In any case, befriending the Iranian regime, not justifying Iran's support for terrorism by remaining hostile, is a more effective strategy. (Even the head of Israel's intelligence service, Mossad, believes that pursuing better relations with Iran will ensure Israel's security better than confrontation.) When terrorism as a goal truly becomes too costly for the Iranian regime, jeopardizing lucrative relations with Western partners, the Iranian government itself will begin to crack down on those supporting terrorism. There is precedent for this exact scenario in President Musharraf's Pakistan. Tied to the West by lucrative IMF loans and trade relations, Pakistan's regime was quick to side with America against its former Taliban and al-Qaida clients. Under American pressure, President Musharraf has even cracked down on the Pakistani resistance groups that have waged terrorist attacks in the disputed Kashmir region.
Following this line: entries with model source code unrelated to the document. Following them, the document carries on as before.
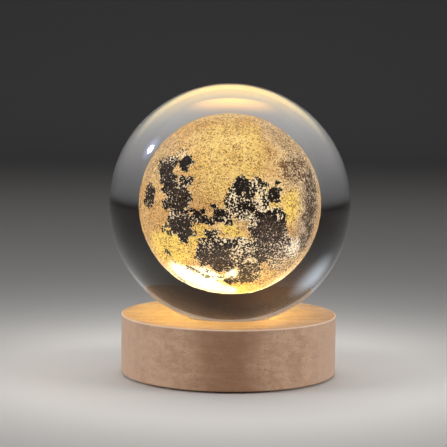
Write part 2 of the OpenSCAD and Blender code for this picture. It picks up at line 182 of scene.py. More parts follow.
def mergedCopy(node, name, sharpAngle=30, bevel=0.0):
    # a CAD node's own shape with its doubles merged, so that round faces shade smoothly.
    # Edges steeper than the angle in degrees stay sharp, or get a bevel of that many mm.
    mesh = frame["nodes"][node].data.copy()
    mesh.name = name
    made = addObject(name, mesh)
    work = bmesh.new()
    work.from_mesh(mesh)
    bmesh.ops.remove_doubles(work, verts=work.verts, dist=copying["doubles"])
    bmesh.ops.dissolve_degenerate(work, edges=work.edges, dist=copying["slivers"])
    work.to_mesh(mesh)
    work.free()
    mesh.shade_smooth()
    mesh.set_sharp_from_angle(angle=math.radians(sharpAngle))
    if bevel:
        rounding = made.modifiers.new("edges", "BEVEL")
        rounding.width = bevel * mm
        rounding.segments = copying["bevelSegments"]
        rounding.limit_method = "ANGLE"
        rounding.angle_limit = math.radians(sharpAngle)
    weighted = made.modifiers.new("normals", "WEIGHTED_NORMAL")
    weighted.keep_sharp = True
    return made


def newMaterial(name, surface, *values):
    # a new material; the surface function fills its tree and returns the shader
    made = bpy.data.materials.new(name)
    made.use_nodes = True
    made.node_tree.nodes.clear()
    finish(surface(made.node_tree, *values))
    return made


def addNode(kind, inputs=None, tree=None, **settings):
    # a node with its settings, and each input either linked or set. It goes into the tree of
    # what it is linked to, or into the given one.
    inputs = inputs or {}
    links = {key: value for key, value in inputs.items() if isinstance(value, bpy.types.NodeSocket)}
    tree = tree or next(iter(links.values())).id_data
    node = tree.nodes.new("ShaderNode" + kind)
    for key, value in settings.items():
        setattr(node, key, value)
    for key, value in inputs.items():
        socket = node.inputs[key]
        if key in links:
            tree.links.new(value, socket)
        elif socket.type == "RGBA":
            socket.default_value = (*value, 1.0)
        else:
            socket.default_value = value
    return node


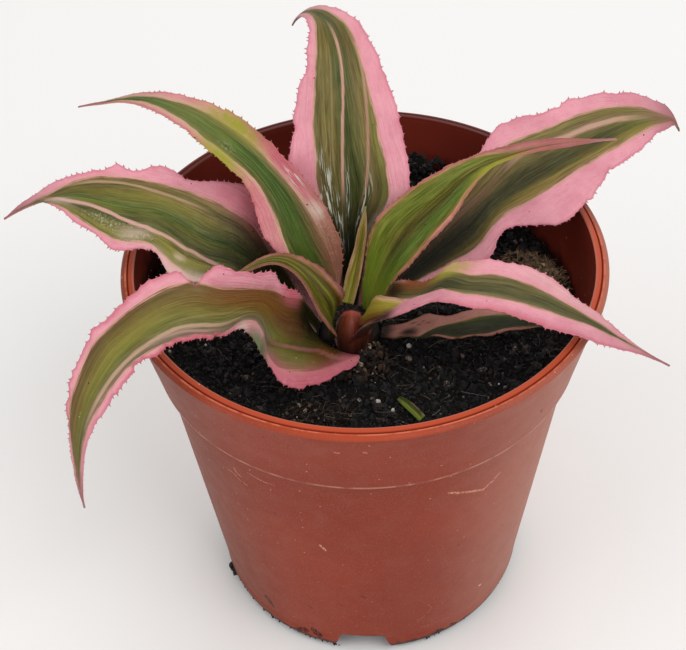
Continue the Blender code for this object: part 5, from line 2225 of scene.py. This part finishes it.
    def _stuck_soil(self, tree: NodeTree, finish: Material) -> None:
        """Stick crumbs to the pot's foot, inside its rim and round the crown's sheath.

        Args:
            tree: The tree that scatters crumbs.
            finish: Their material.
        """
        foot = Pot().base_radius
        runs = (
            ("foot_soil_left", -72, -12, foot - 0.9, 1.6, 0.8, 0.4, 1.3, 7.0e5),
            ("foot_soil_right", 12, 74, foot - 0.9, 1.6, 0.7, 0.35, 1.1, 5.0e5),
            ("foot_clump", -73, -67, foot + 0.1, 2.6, 1.6, 0.9, 2.3, 2.2e6),
            ("rim_soil", 72, 84, 57.0, 108.6, 0.8, 0.3, 0.8, 6.0e5),
            ("wall_soil", 100, 260, 55.2, 92.5, 3.0, 0.3, 1.0, 2.2e5),
            ("wall_soil_front", 20, 100, 55.2, 92.0, 2.0, 0.3, 1.0, 2.2e5),
        )
        for index, (name, start, end, reach, height, width, smallest, largest, density) in enumerate(runs):
            line = []
            for turn in np.radians(np.linspace(start, end, 40)):
                line.append((POT_AXIS_X + reach * math.sin(turn), -reach * math.cos(turn), height))
            run = Scatter(name, smallest, largest, density, self.first_soil_seed + index)
            run.build(ribbon(name + "_ground", line, width), tree, finish, "nursery_pot")
        radii, heights = zip(*CROWN.profile)
        line = []
        for share in np.linspace(0.05, 1.0, 100):
            reach, turn = 5.6 * share, 10 * math.pi * share
            level = float(np.interp(reach, radii, heights)) + 0.2
            x = POT_AXIS_X + CROWN.x + reach * math.cos(turn)
            line.append((x, CROWN.y + reach * math.sin(turn), level))
        ground = ribbon("crown_ground", line, 0.8)
        Scatter("crown_soil", 0.5, 1.5, 1.3e6, 89).build(ground, tree, finish, "crown")
        blade = Blade(SHEATH_FORM, SHEATH_LOOK)
        along = np.linspace(0.45, 1.0, 24)
        rim = blade.sheet(along, np.array([-1.0, 0.0, 1.0]))["points"]
        line = [*rim[:, 2], *rim[::-1, 0][:10]]
        ground = ribbon("sheath_ground", line, 0.6)
        Scatter("sheath_soil", 0.4, 1.2, 2.6e6, 83).build(ground, tree, finish, "crown")


def ribbon(name: str, line: Sequence[Sequence[float]], width: float) -> Mesh:
    """Upright strip along a line, to scatter crumbs on.

    Args:
        name: The mesh's name.
        line: Places along its middle.
        width: Its height.

    Returns:
        The mesh.
    """
    places = []
    for x, y, z in line:
        places.append((x * MM, y * MM, (z - width / 2) * MM))
        places.append((x * MM, y * MM, (z + width / 2) * MM))
    faces = [(2 * i, 2 * i + 2, 2 * i + 3, 2 * i + 1) for i in range(len(line) - 1)]
    mesh = bpy.data.meshes.new(name)
    mesh.from_pydata(places, [], faces)
    return mesh


def dress_crown() -> None:
    """Give the crown its fibrous, reddish skin, near black as painted shade and darker towards the bottom."""
    material, net, shader = new_material("crown_skin")
    place = net.object_place()
    cloud = net.step(net.noise(place, 260, 4), 0.35, 0.65)
    # Darker towards the bottom.
    lower_down = net.step(net.split(place)[2], 0.0905, 0.0935, (1, 0))
    skin = {
        "Base Color": net.mix(lower_down, net.mix(cloud, "1c120d", "2e1c14"), "140c09"),
        "Roughness": 0.7,
        "Normal": net.bump(net.noise(place, 1200, 3), 0.5, 0.3),
    }
    net.feed_all(shader, skin)
    dress(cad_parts["crown"].data, material)


# Studio


@dataclass(frozen=True)
class Studio:
    """Pale floor, soft lights and the camera."""

    camera_place: Triple = (2.7, -293.1, 373.7)
    camera_aim: Triple = (-3.13, 0.0, 85.62)
    camera_roll: float = -2.23
    lens: float = 83.97
    floor_reach: float = 1.6
    world_strength: float = 0.62
    lamps: tuple[tuple[str, Triple, float, float], ...] = (
        ("window", (0.35, -0.4, 0.8), 0.5, 3.0),
        ("fill", (-0.7, -0.35, 0.6), 0.7, 2.0),
        ("back", (0.1, 0.7, 0.6), 0.6, 1.5),
    )

    def build(self) -> None:
        """Set up the floor, the lights, the world and the camera."""
        self._floor()
        self._lights()
        self._camera()
        bpy.context.scene.view_settings.view_transform = "Standard"

    def _floor(self) -> None:
        """Plain pale floor."""
        shape = bmesh.new()
        bmesh.ops.create_grid(shape, x_segments=1, y_segments=1, size=self.floor_reach)
        mesh = new_mesh("pale_floor", shape)
        material, _, shader = new_material("pale_floor")
        shader.inputs["Base Color"].default_value = srgb("f4f3f1")
        shader.inputs["Roughness"].default_value = 0.9
        mesh.materials.append(material)
        new_object("pale_floor", mesh)

    def _lights(self) -> None:
        """Large soft lights over a pale world."""
        world = bpy.data.worlds.new("soft_room")
        world.use_nodes = True
        background = world.node_tree.nodes["Background"]
        background.inputs[0].default_value = srgb("ffffff")
        background.inputs[1].default_value = self.world_strength
        bpy.context.scene.world = world
        for name, place, size, power in self.lamps:
            light = bpy.data.lights.new(name, "AREA")
            light.energy = power
            light.size = size
            lamp = bpy.data.objects.new(name, light)
            bpy.context.scene.collection.objects.link(lamp)
            lamp.location = place
            aim = Vector((0.0, 0.0, 0.09)) - Vector(place)
            lamp.rotation_euler = aim.to_track_quat("-Z", "Y").to_euler()

    def _camera(self) -> None:
        """Camera at the photograph's angle."""
        lens = bpy.data.cameras.new("camera")
        lens.lens = self.lens
        lens.sensor_width = 36.0
        lens.sensor_fit = "HORIZONTAL"
        lens.clip_start = 0.01
        camera = bpy.data.objects.new("camera", lens)
        bpy.context.scene.collection.objects.link(camera)
        place = Vector(self.camera_place) * MM
        aim = Vector(self.camera_aim) * MM - place
        turn = aim.to_track_quat("-Z", "Y") @ Quaternion((0.0, 0.0, 1.0), math.radians(self.camera_roll))
        camera.location = place
        camera.rotation_euler = turn.to_euler()
        bpy.context.scene.camera = camera


def main() -> None:
    """Build every piece in order."""
    logging.basicConfig(level=logging.INFO, format="%(message)s", stream=sys.stdout)
    Studio().build()
    effects = SharedEffects()
    Pot().build(effects)
    PottingMix().build()
    dress_crown()
    Rosette(effects).build()


if __name__ == "__main__":
    main()
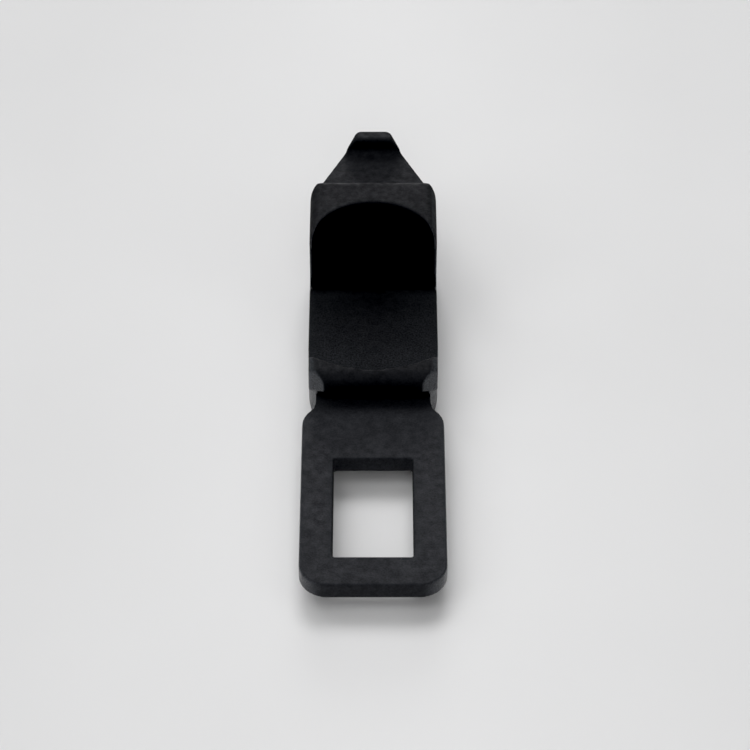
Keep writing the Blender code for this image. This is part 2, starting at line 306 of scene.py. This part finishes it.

If Iran was really preparing to rain nuclear missiles down on Tel Aviv, as Safire warned, of course there would be no question of detente. But Safire confuses rhetoric with reality. Iran does indeed want nuclear weapons, not as an offensive arsenal but as a defensive deterrent to foreign aggression. There is ample historical reason for this: During the eight-year war with Iraq, Iraqi bombs and missiles, supplied by America and other Western nations, mercilessly fell on Iranian cities, killing thousands of people. In the current environment of growing opposition at home and accelerated encirclement abroad, the mullahs of Iran are concerned more with self-preservation than exporting revolution. Launching nuclear attacks on Israel would be an act of suicide, resulting in the immediate annihilation of the Iranian regime at the hands of Israel and the U.S.
Moreover, the elected government of Mohammad Khatami and his foreign minister Kamal Kharazi have considerably softened on the issue of Israel and the peace process. President Khatami himself publicly hinted recently that if the Palestinian people choose to recognize Israel and reach a settlement, then Iran must accept this.
Inflammatory sermons by hard-line mullahs aside, a strong streak of pragmatism is discernible in Iran's behavior. This is an important clue to the potential within the Iranian regime for constructive dialogue. Look at Iran's actions on the ground over the last decade. During the Gulf War, when the region was aflame with anti-American sentiment, Iran stayed prudently on the sidelines. Iranian officials have brokered deals to help American hostages gain freedom in Lebanon. They have publicly distanced themselves from Ayatollah Khomeini's 1989 death sentence against British writer Salman Rushdie. Iran is a signatory to the Nuclear Non-Proliferation Treaty and has agreed to constant monitoring by the International Atomic Energy Agency, something other American allies such as Israel and Pakistan have refused to allow. Although it did not join the military effort against the Taliban, Iran did agree to cooperate with the United States on search and rescue efforts if American planes were shot down over Iran and opened a port to ship American wheat to the Afghan people. "By and large, the Iranian role diplomatically has been quite constructive," according to the State Department's director of policy planning, Richard N. Haass.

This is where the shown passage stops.